MAGIC WAND and VOLUNTEERING
Jim would like to see volunteering, community development and social enterprise promoted like never before, given as strong a push as the IDA gave to enterprise and employment. If he had a magic wand he would set up a national entity to promote the good in the community and voluntary sector.
“A huge amount of people give their time to rugby clubs and GAA clubs. That’s volunteering and some of those entities are almost replacing social institutions in their community, they are great outlets. I would like a big promotional campaign of role models. I’d like to see a programme to promote volunteering and social enterprise in Ireland where it is recognised as being of great value. That would be highly beneficial, because otherwise there’s a risk that there’s a great loss of a moral compass in Irish society,” he said.
PHILANTHROPY
“A positive development in recent years is that nowadays there is more awareness of CSR – corporate social responsibility. American companies brought it here; It’s almost part of the American culture that you owe something back to society without making a big deal out of it,” said Jim.
“Some companies sail close to the wind because they just rename their marketing budget ‘corporate social responsibility’. Then you have other companies who are really great and they look for no publicity. We have some here who have helped us, with no publicity. They find people, they find expertise, they’ll finance projects for you. They see it as part of the responsibility of the company to reach out.

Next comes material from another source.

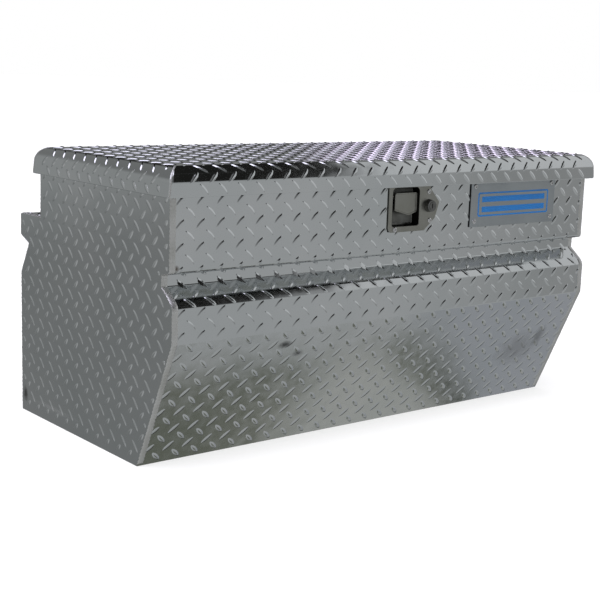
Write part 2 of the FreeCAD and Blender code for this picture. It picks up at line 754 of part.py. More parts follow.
def lock():
    """A key lock: fixed barrel, turning plug with a keyway, long cam and its nut."""
    front = "front_face - gasket - latch_plate"
    head = doc.addObject("Part::Cone", "lock_head_cone")
    head.setExpression("Radius1", bound("lock_head"))
    head.setExpression("Radius2", bound("lock_head - 1.5"))
    head.setExpression("Height", bound("lock_rise"))
    head.Placement = FreeCAD.Placement(Vector(0, 0, 0), FreeCAD.Rotation(Vector(0, 0, 1), Vector(0, -1, 0)))
    for letter, expression in zip("xyz", ("lock_across", front, "lock_up")):
        head.setExpression(f"Placement.Base.{letter}", bound(expression))
    shaft = cylinder("lock_shaft", "lock_body", "gasket + latch_plate + lock_depth", "lock_across", front,
                     "lock_up", Vector(0, 1, 0))
    whole = fuse("lock_blank", [head, shaft])
    bore = cylinder("lock_bore", "plug_radius + running", "lock_rise + gasket + latch_plate + lock_depth + 2",
                    "lock_across", f"{front} - lock_rise - 1", "lock_up", Vector(0, 1, 0))
    keep(cut("lock_tube", whole, bore), "lock_barrel")

    body = new_body("lock_plug")
    disc = [("lock_across", "lock_up", "plug_radius")]
    prism(body, "XZ_Plane", [], f"{front} - lock_rise - 0.5", "front_face + lock_depth + 0.5", disc)
    neck = hexagon("cam_hex", "lock_across", "lock_up")
    prism(body, "XZ_Plane", [neck], "front_face + lock_depth", "front_face + lock_depth + 8")
    keyway = rectangle("lock_across - 0.9", "lock_up - 4", "lock_across + 0.9", "lock_up + 4")
    prism(body, "XZ_Plane", [keyway], f"{front} - lock_rise - 0.5", f"{front} + 8", cut=True)
    keep(body, "lock_plug")

    body = new_body("lock_cam")
    hole = hexagon("cam_hex + running", "0", "0")
    arm = [("-7", "-7"), ("cam_reach - 5", "-5"), ("cam_reach", "-2"), ("cam_reach", "2"),
           ("cam_reach - 5", "5"), ("-7", "7")]
    prism(body, "XZ_Plane", [arm, hole], "0", "2")
    turn = FreeCAD.Rotation(Vector(0, -1, 0), value("cam_rest_angle"))
    body.Placement = FreeCAD.Placement(Vector(0, 0, 0), turn)
    for letter, expression in zip("xyz", ("lock_across", "front_face + lock_depth + 1", "lock_up")):
        body.setExpression(f"Placement.Base.{letter}", bound(expression))
    doc.recompute()
    keep(body, "lock_cam")

    body = new_body("lock_nut")
    flats = hexagon("nut_hex", "lock_across", "lock_up")
    hole = [("lock_across", "lock_up", "cam_hex + running")]
    prism(body, "XZ_Plane", [flats], "front_face + lock_depth + 3.2", "front_face + lock_depth + 6.5", hole)
    keep(body, "lock_nut")


def name_plate():
    body = new_body("name_plate")
    outline = rectangle("name_left", "name_low", "name_right", "name_high")
    feature = prism(body, "XZ_Plane", [outline], "front_face - name_plate - gasket", "front_face - gasket")
    round_edges(body, feature, "name_corner", upright(1))
    keep(body, "name_plate")
    body = new_body("name_plate_pads")
    pads = [rectangle(f"{left}", f"{low}", f"{left} + 16", f"{low} + 16")
            for left in ("name_left + 3", "name_right - 19") for low in ("name_low + 3", "name_high - 19")]
    prism(body, "XZ_Plane", pads[:1], "front_face - gasket", "front_face")
    row = []
    for index, corners in enumerate(pads):
        pad = body if index == 0 else new_body(f"name_plate_pad_{index}")
        if index:
            prism(pad, "XZ_Plane", [corners], "front_face - gasket", "front_face")
        row.append(pad)
    group("name_plate_spacers", row)
    row = []
    for index, (across, up) in enumerate([(x, z) for x in ("name_left + 10", "name_right - 10")
                                          for z in ("name_low + 10", "name_high - 10")]):
        row.append(rivet(f"name_rivet_{index}", across, "front_face - gasket - name_plate", up,
                         Vector(0, -1, 0), "3.5", "1.2", "1.6", "name_plate + gasket + sheet + 1"))
    group("name_plate_rivets", row)


def strut(side, name):
    """One gas strut at an end of the box, with the brackets that hold it.

    The rod is below and turns on the lower stud; the barrel slides on it and carries the upper eye.
    """
    inward = Vector(-side, 0, 0)
    low = Vector(side * value("strut_across"), value("strut_low_y"), value("strut_low_z"))
    high = Vector(side * value("strut_across"), value("strut_high_y"), value("strut_high_z"))
    along = (high - low).normalize()
    reach = (high - low).Length
    eye_half = 6.0

    def on_line(item, distance):
        item.Placement = FreeCAD.Placement(low + along * distance, FreeCAD.Rotation(Vector(0, 0, 1), along))
        return item

    def tube(label, radius, length, distance):
        item = doc.addObject("Part::Cylinder", label)
        item.setExpression("Radius", bound(radius))
        item.Height = length
        return on_line(item, distance)

    def eye(label, centre):
        item = doc.addObject("Part::Cylinder", label)
        item.setExpression("Radius", bound("strut_eye"))
        item.Height = 2 * eye_half
        item.Placement = FreeCAD.Placement(centre + inward * -eye_half, FreeCAD.Rotation(Vector(0, 0, 1), inward))
        return item

    barrel_low = 14.0
    barrel_top = reach - 9.0
    piston_at = reach - 30.0
    rod = fuse(f"{name}_rod_blank", [eye(f"{name}_low_eye", low), tube(f"{name}_stem", "strut_rod", piston_at, 0),
                                     tube(f"{name}_piston", "strut_piston", 8.0, piston_at)])
    hole = doc.addObject("Part::Cylinder", f"{name}_eye_bore")
    hole.setExpression("Radius", bound("strut_stud + running"))
    hole.Height = 2 * eye_half + 2
    hole.Placement = FreeCAD.Placement(low + inward * -(eye_half + 1), FreeCAD.Rotation(Vector(0, 0, 1), inward))
    keep(cut(f"{name}_rod_cut", rod, hole), f"{name}_rod")

    shell = fuse(f"{name}_barrel_blank", [eye(f"{name}_high_eye", high),
                                          tube(f"{name}_neck", "strut_rod + 1", 9.0, reach - 9.0),
                                          tube(f"{name}_outer", "strut_barrel", barrel_top - barrel_low, barrel_low)])
    inner = tube(f"{name}_inner", "strut_bore", barrel_top - barrel_low - 2.0 + 1.0, barrel_low - 1.0)
    keep(cut(f"{name}_barrel_cut", shell, inner), f"{name}_barrel")
    plug = tube(f"{name}_gland_outer", "strut_bore", 12.0, barrel_low)
    passage = tube(f"{name}_gland_bore", "strut_rod + running", 14.0, barrel_low - 1.0)
    keep(cut(f"{name}_gland_cut", plug, passage), f"{name}_gland")

    base = new_body(f"{name}_body_bracket")
    wall = ("sheet - body_half", "sheet - body_half + 2") if side < 0 else ("body_half - sheet - 2", "body_half - sheet")
    foot = rectangle("strut_low_y - 20", "strut_low_z - 25", "strut_low_y + 20", "strut_low_z + 25")
    prism(base, "YZ_Plane", [foot], *wall)
    stand = ("sheet - body_half + 2", "-strut_across - 10") if side < 0 else ("strut_across + 10", "body_half - sheet - 2")
    prism(base, "YZ_Plane", [], *stand, [("strut_low_y", "strut_low_z", "strut_eye + 1")])
    stub = ("-strut_across - 10", "-strut_across + 8") if side < 0 else ("strut_across - 8", "strut_across + 10")
    prism(base, "YZ_Plane", [], *stub, [("strut_low_y", "strut_low_z", "strut_stud")])
    keep(base, f"{name}_body_bracket")

    top = "lid_height - sheet"
    hanger = new_body(f"{name}_lid_bracket")
    plate = [("strut_high_y - 12", "strut_high_z - 9"), ("strut_high_y + 12", "strut_high_z - 9"),
             ("strut_high_y + 20", f"{top} - 2"), ("strut_high_y - 20", f"{top} - 2")]
    cheek = ("-strut_across - 16", "-strut_across - 14") if side < 0 else ("strut_across + 14", "strut_across + 16")
    prism(hanger, "YZ_Plane", [plate], *cheek)
    pin = ("-strut_across - 14", "-strut_across - 8") if side < 0 else ("strut_across + 8", "strut_across + 14")
    prism(hanger, "YZ_Plane", [], *pin, [("strut_high_y", "strut_high_z", "strut_stud")])
    near, far = (cheek[0], "-strut_across + 8") if side < 0 else ("strut_across - 8", cheek[1])
    flange = rectangle(near, "strut_high_y - 20", far, "strut_high_y + 20")
    prism(hanger, "XY_Plane", [flange], f"{top} - 2", top)
    keep(hanger, f"{name}_lid_bracket")


def check_and_write():
    """Stop on any failed feature or bad solid, then write one file for each sub-part."""
    doc.recompute()
    failed = [item.Name for item in doc.Objects if {"Invalid", "Error"} & set(item.State)]
    if failed:
        raise RuntimeError(f"features failed: {failed}")
    os.makedirs("parts", exist_ok=True)
    labels = [item.Label for item in nodes]
    if len(set(labels)) != len(labels):
        raise RuntimeError("two sub-parts share a label")
    whole = FreeCAD.BoundBox()
    for item in nodes:
        shape = item.Shape
        if shape.isNull() or not shape.isValid() or not shape.Solids:
            raise RuntimeError(f"{item.Label} is not a valid solid")
        whole.add(shape.BoundBox)
        shape.exportStep(f"parts/{item.Label}.step")
        print(f"{item.Label:24s} solids {len(shape.Solids):2d}  volume {shape.Volume:12.1f}")
    print(f"{len(nodes)} sub-parts, box {whole.XLength:.1f} x {whole.YLength:.1f} x {whole.ZLength:.1f}",
          f"from {whole.XMin:.2f} {whole.YMin:.2f} {whole.ZMin:.2f}")


front_panel()
rear_panel()
floor_panel()
end_panel("left_end_panel", "-body_half", "sheet - body_half", "-body_half", "rim_flange - body_half")
end_panel("right_end_panel", "body_half - sheet", "body_half", "body_half - rim_flange", "body_half")
corner_welds()
lid_seal()
lid_skin()
lid_channel("front_lid_channel", "front_channel")
lid_channel("rear_lid_channel", "rear_channel")
hinge()
hinge_rivets()
latch_dish()
latch_gasket()
latch_screws()
paddle()
pawl()
striker()
lock()
name_plate()
strut(-1, "left_strut")
strut(1, "right_strut")
check_and_write()
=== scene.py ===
"""Looks for the truck tool box: tread-plate sheets with raised lugs, weld beads, latch, name plate and studio.

Lengths are in millimetres unless a name ends in _M; Parts.mesh turns them into metres.
"""
import json
import math

import bmesh
import bpy
import numpy as np
from mathutils import Matrix, Vector
from mathutils.geometry import tessellate_polygon

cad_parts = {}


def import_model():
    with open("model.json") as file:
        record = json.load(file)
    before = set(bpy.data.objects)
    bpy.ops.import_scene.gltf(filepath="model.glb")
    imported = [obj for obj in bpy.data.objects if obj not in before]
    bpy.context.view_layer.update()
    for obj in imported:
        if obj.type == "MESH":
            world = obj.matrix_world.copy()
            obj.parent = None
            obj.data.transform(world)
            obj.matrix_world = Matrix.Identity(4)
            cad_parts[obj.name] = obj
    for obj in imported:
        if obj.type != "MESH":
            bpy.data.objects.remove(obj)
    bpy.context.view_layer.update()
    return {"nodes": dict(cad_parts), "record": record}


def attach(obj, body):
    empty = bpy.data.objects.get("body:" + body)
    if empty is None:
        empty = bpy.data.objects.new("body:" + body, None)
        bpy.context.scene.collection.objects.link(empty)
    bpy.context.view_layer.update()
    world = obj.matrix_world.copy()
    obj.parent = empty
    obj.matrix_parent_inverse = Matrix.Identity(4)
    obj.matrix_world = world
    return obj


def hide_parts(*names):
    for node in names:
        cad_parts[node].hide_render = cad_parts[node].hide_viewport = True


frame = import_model()

MM = 0.001
scene = bpy.context.scene


# ---------------------------------------------------------------- materials

def node_of(tree, kind, **settings):
    """A new shader node with its properties and inputs set."""
    node = tree.nodes.new(kind)
    for name, setting in settings.items():
        if name in node.inputs:
            node.inputs[name].default_value = setting
        else:
            setattr(node, name, setting)
    return node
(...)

It’s a very good attitude,” he concluded.
HEROES
Outside of family he named two people he hugely admires.
“I highly respect Michael Killeen who was the first chief executive of the IDA. In the 1950s over 400,000 people immigrated and the IDA was set up to create industry and jobs. Great credit is due to him.
“Pádraig Harrington would be my second hero. There’s always a smile on his face and he has three Masters behind him.”
FUNNY
Finally, you might ask – what is someone with such a positive attitude reading at the moment?
“I’m reading ‘This is Happiness’ by a guy called Niall Williams which is based in West Clare, part of my homeland. It’s set in the 1950s and it’s very funny book,” concluded Jim.